Several eLife editors resigned in protest over the policy, citing issues with Eisen’s willingness to listen to feedback and concerns over the journal’s reputation. Some in the community called for Eisen’s firing. “I have certainly not always responded in an ideal manner” to criticisms, Eisen admits.
“I’m not afraid of pissing people off,” he adds. The board “clearly view this as me having done one too many somethings. Somehow, I’m a powder keg for them that they don’t like.”
The journal’s statement says that the “board remains committed to eLife’s ‘Publish – Review – Curate’ model”.
Eduardo Franco, a senior editor at eLife and cancer epidemiologist at McGill University in Montreal, told Nature that Eisen’s “passion for making eLife a force in the preprint-review model was admirable. Occasionally, his behaviour would deviate from the usual gravitas expected from an editor-in-chief”. The informality of social media combined with the tension of current geopolitical events creates “the conditions for a perfect storm”, Franco says.
Extramural activities
It is not unprecedented for academics to be fired over ‘extramural speech’ — comments made outside of work. These cases usually hinge on extremely inflammatory statements, says Sophia McClennen, founding director of Pennsylvania State University’s Center for Global Studies in University Park.
In one prominent case in 2014, Steven Salaita, a scholar of Native American issues who is of Jordanian and Palestinian descent, had a job offer at the University of Illinois revoked because of a series of tweets violently critical of Israel’s bombardment of Gaza in 2014. Salaita sued the university for breach of contract and violation of his free speech; in 2015 the university paid a $875,000 settlement while admitting no wrongdoing.
The protest letter in support of Eisen expresses the view that there are some good reasons for removing a leader from their role because of problematic public statements, including those that express views “antithetical to the value or mission of the organization”, that suggest ignorance on matters key to the job, are explicitly disrespectful to colleagues or are hate speech. The protest letter says that Eisen’s posts on X do not fall into such categories.
Following up on X on 14 October, after he promoted the Onion article, Eisen said that “Every sane person on Earth is horrified and traumatized by what Hamas did and wants it to never happen again. All the more so as a Jew with Israeli family. But I am also horrified by the collective punishment already being meted out on Gazans, and the worse that is about to come.” On 7 October, Hamas, an Islamist organization that governs the Gaza Strip and has been designated a terrorist group by some countries, launched attacks killing more than 1,400 people and kidnapping more than 200, according to Israeli officials. Israel declared war soon after and has been bombarding Gaza, where Hamas is hiding. More than 5,500 Palestinians have been killed, according to the health ministry in Gaza.
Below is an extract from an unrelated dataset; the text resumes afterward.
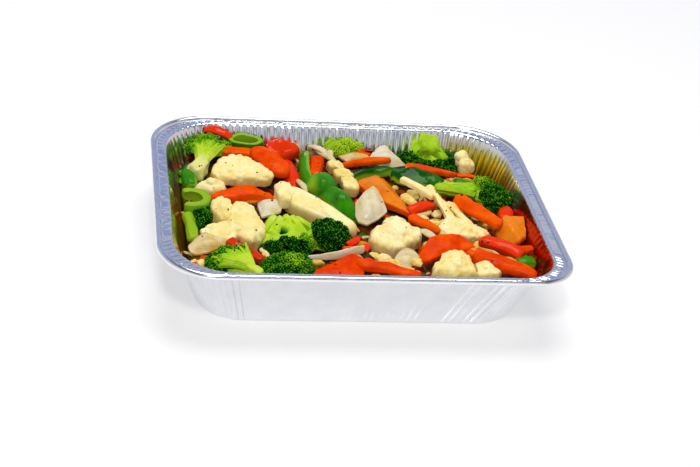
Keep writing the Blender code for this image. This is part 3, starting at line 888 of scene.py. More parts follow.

Some responders on X expressed surprise that anyone would find Eisen’s statements controversial, while others were deeply offended on behalf of Israelis who have suffered in the recent violence. Ehud Cohen, a molecular biologist at the Hebrew University of Jerusalem, posted on X: “I will not review and will not publish in eLife as long as you are the EIC.”
McClennen says it can sometimes be hard to evaluate whether there are legitimate reputational costs for an organization due to an employee’s extramural speech. “That can be a grey area,” she says. But, if Eisen’s firing was based on the posts on X earlier this week, then she thinks it was “inappropriate”.